**THE EXERCISE:** Can you write out all of the material below, word for word?

--------------------------------

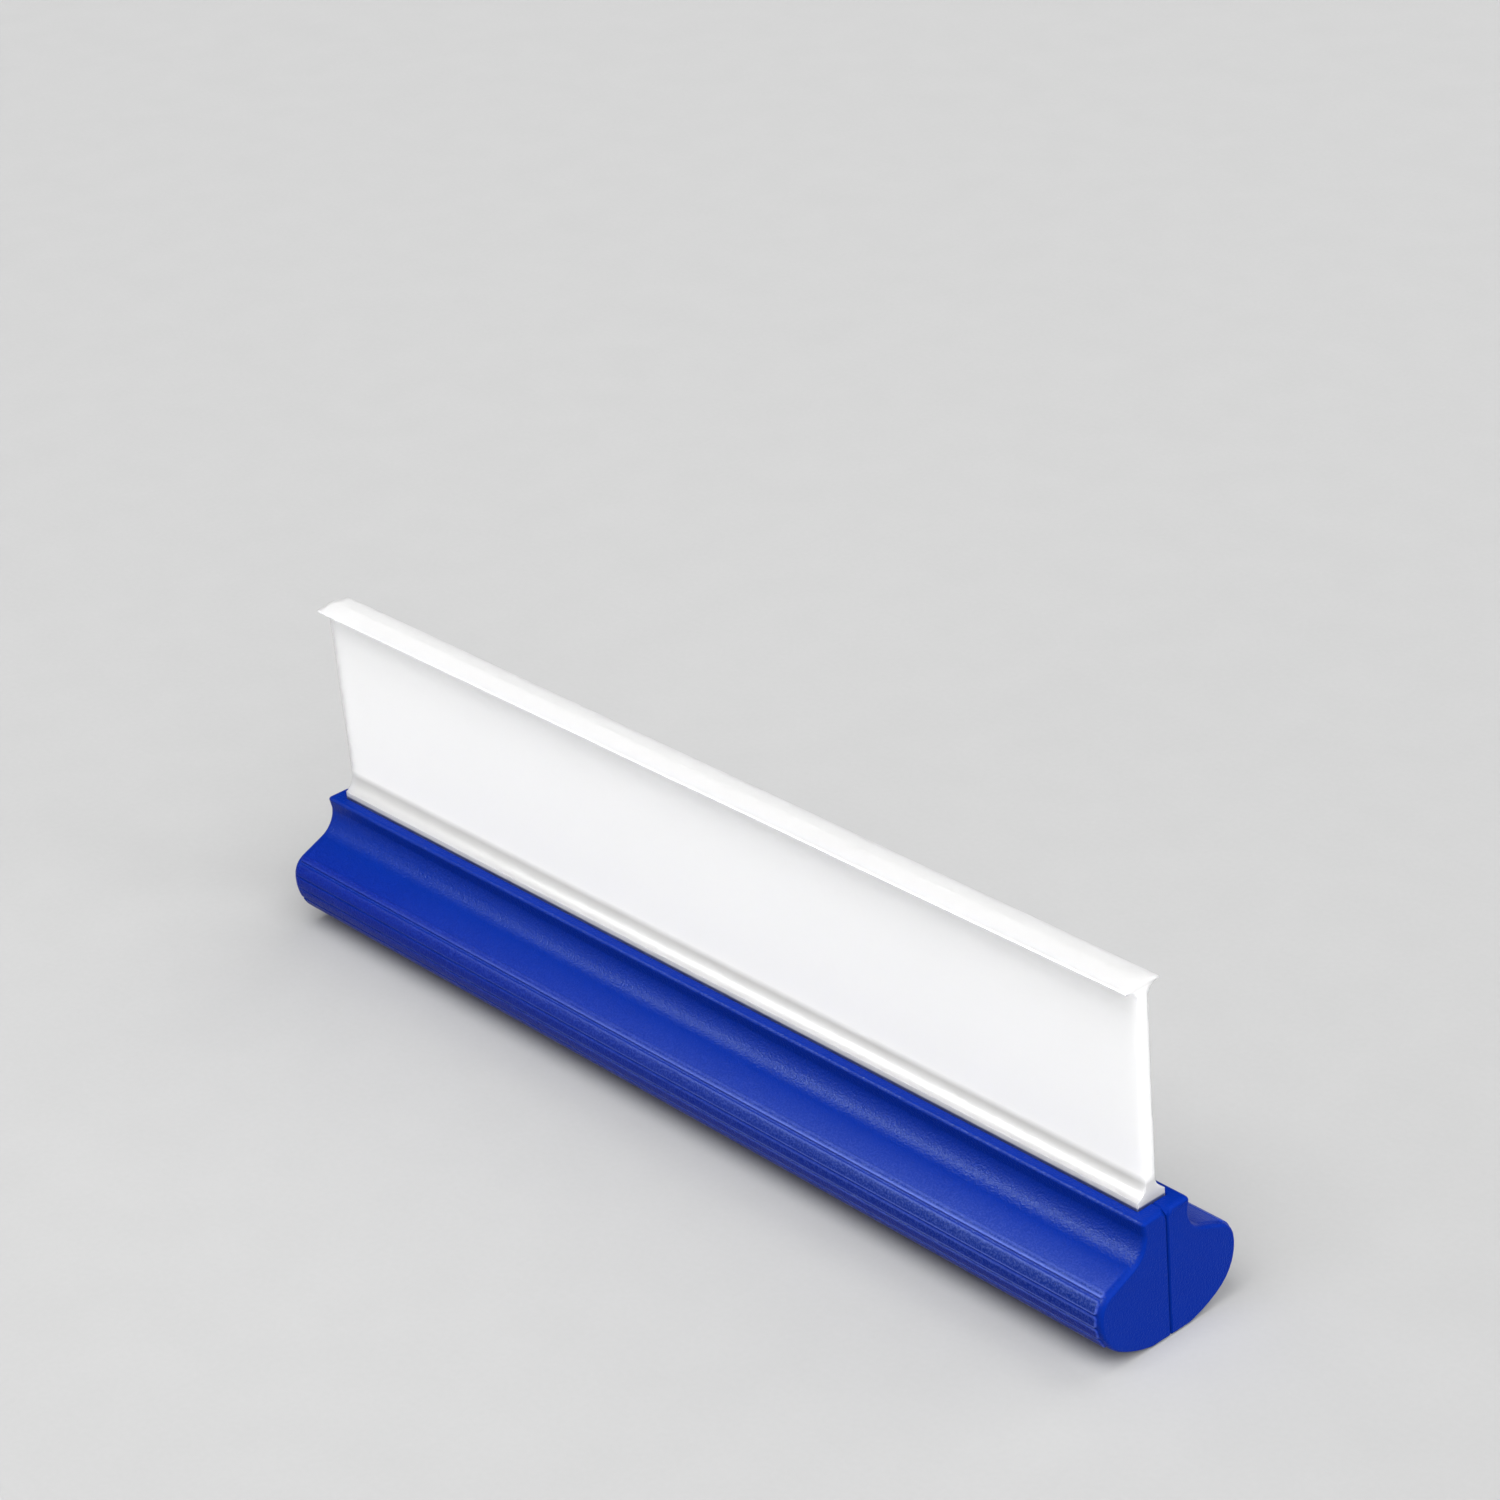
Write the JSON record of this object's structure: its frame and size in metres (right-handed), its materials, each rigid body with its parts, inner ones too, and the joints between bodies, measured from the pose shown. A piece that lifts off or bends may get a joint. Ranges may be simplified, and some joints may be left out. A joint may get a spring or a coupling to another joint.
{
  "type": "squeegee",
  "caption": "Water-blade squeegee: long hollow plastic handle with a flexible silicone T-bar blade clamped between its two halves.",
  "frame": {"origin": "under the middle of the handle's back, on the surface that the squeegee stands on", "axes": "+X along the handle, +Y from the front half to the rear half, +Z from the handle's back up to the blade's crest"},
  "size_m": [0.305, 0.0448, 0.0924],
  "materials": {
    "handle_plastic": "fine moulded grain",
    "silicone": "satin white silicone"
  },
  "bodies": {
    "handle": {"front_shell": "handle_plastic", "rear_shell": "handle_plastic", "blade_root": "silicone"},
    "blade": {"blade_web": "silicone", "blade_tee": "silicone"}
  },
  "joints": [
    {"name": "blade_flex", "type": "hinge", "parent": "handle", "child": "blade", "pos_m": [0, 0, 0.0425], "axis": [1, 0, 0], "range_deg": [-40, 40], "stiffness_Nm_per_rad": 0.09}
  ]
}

--------------------------------

**EXPECTED OUTPUT:**
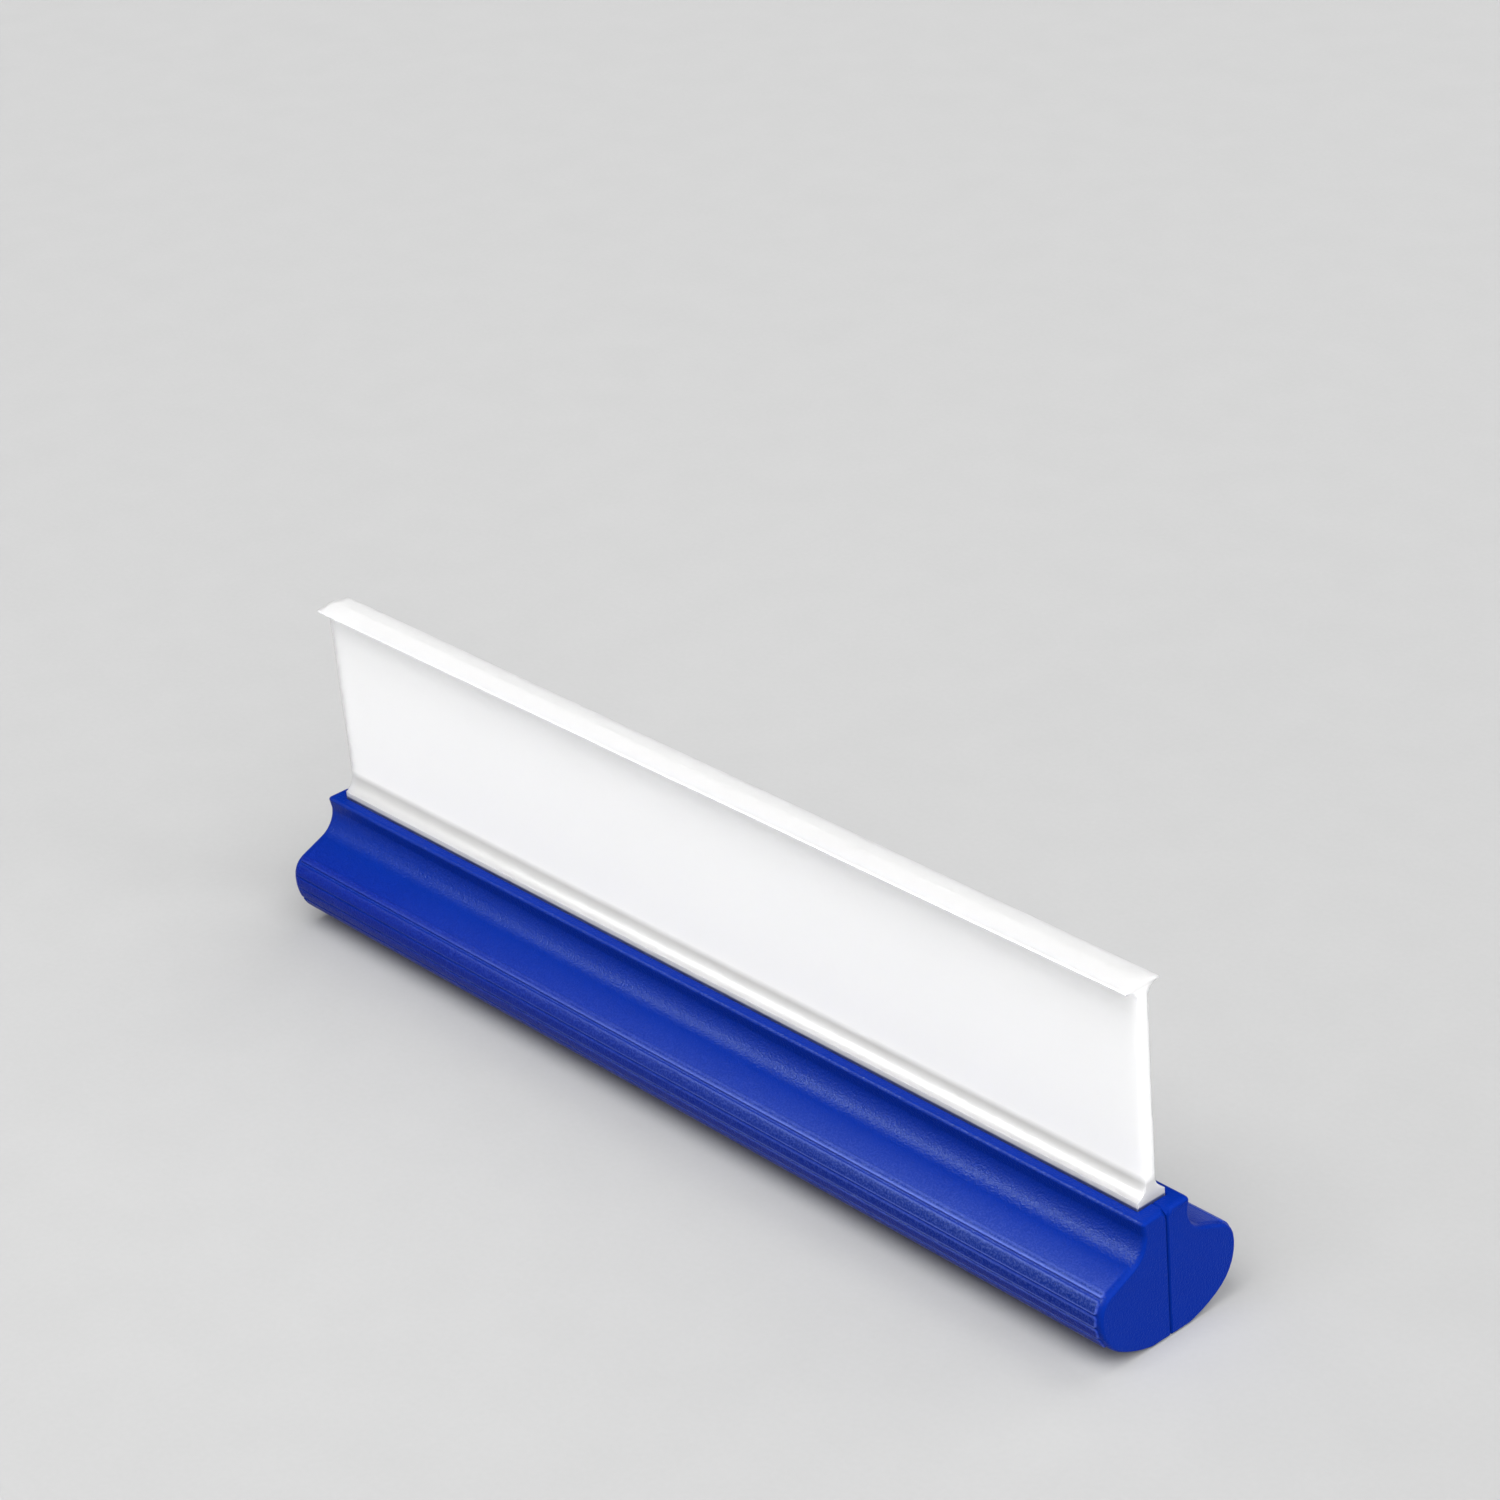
Write the JSON record of this object's structure: its frame and size in metres (right-handed), its materials, each rigid body with its parts, inner ones too, and the joints between bodies, measured from the pose shown. A piece that lifts off or bends may get a joint. Ranges may be simplified, and some joints may be left out. A joint may get a spring or a coupling to another joint.
{
  "type": "squeegee",
  "caption": "Water-blade squeegee: long hollow plastic handle with a flexible silicone T-bar blade clamped between its two halves.",
  "frame": {"origin": "under the middle of the handle's back, on the surface that the squeegee stands on", "axes": "+X along the handle, +Y from the front half to the rear half, +Z from the handle's back up to the blade's crest"},
  "size_m": [0.305, 0.0448, 0.0924],
  "materials": {
    "handle_plastic": "fine moulded grain",
    "silicone": "satin white silicone"
  },
  "bodies": {
    "handle": {"front_shell": "handle_plastic", "rear_shell": "handle_plastic", "blade_root": "silicone"},
    "blade": {"blade_web": "silicone", "blade_tee": "silicone"}
  },
  "joints": [
    {"name": "blade_flex", "type": "hinge", "parent": "handle", "child": "blade", "pos_m": [0, 0, 0.0425], "axis": [1, 0, 0], "range_deg": [-40, 40], "stiffness_Nm_per_rad": 0.09}
  ]
}